Гипотеза Э. Корнеманна была принята научной общественностью Западной Европы как наиболее фундированная концепция происхождения эмблемы. От нее, в частности, отталкивались ученые, обращавшиеся к истории средневековой Руси. Так, М. Хеллманн полностью повторил вывод Э. Корнеманна: знаком власти византийских императоров двуглавый орел никогда не был. Прослеживая становление официальной символики Руси вплоть до XVI в., автор подчеркивает, что Иван IV никаких притязаний на византийское наследство при помощи символов не выражал[365]. Тщательно исследовавший атрибутику власти Ивана IV Г. Штёкль не сомневался, что двуглавый орел пришел на Русь не из Византии, а с Запада[366]. Можно назвать ряд публикаций последних лет, в которых в контексте исследования идеи «Москва – Третий Рим» затрагивается и вопрос о двуглавом орле. Авторы не скрывают своего отрицательного отношения к мнению о заимствовании российского государственного герба из Византии»[367]. Однако идея «византийского следа» не уходит из российской историографии, прежде всего из популярной и учебной литературы.

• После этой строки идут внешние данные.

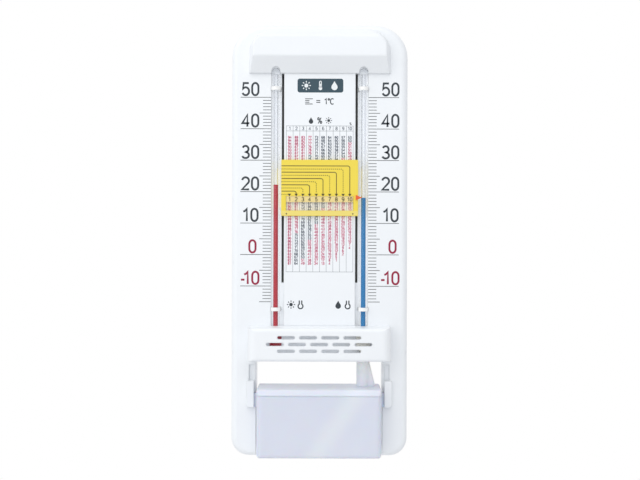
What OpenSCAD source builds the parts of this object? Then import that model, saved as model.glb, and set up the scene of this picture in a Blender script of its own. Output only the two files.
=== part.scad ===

Возможности, предоставленные необыкновенно развитой в послевоенной Европе нумизматикой, и сфрагистические наработки[368] позволили противопоставить домыслам научные факты, в результате чего выстроилась схема трансформации восточной эмблемы в герб западноевропейской империи: личный знак императора Фридриха I в виде одноглавого орла складывается в XII в.; в XIII в. источники упоминают о гербе империи, однако это также одноглавый орел; вместе с тем уже в XIII–XIV вв. двуглавый орел получает широкое распространение как фигура дворянских городских и земельных гербов (она не обязательно символизировала империю, а могла быть образована путем соединения в родовых гербах двух одноглавых орлов). В начале XV в. двуглавый орел становится гербом императоров Священной Римской империи, а гербом королей – одноглавый. В начале XVI в. двуглавый орел утверждается в качестве герба государства – Священной Римской империи.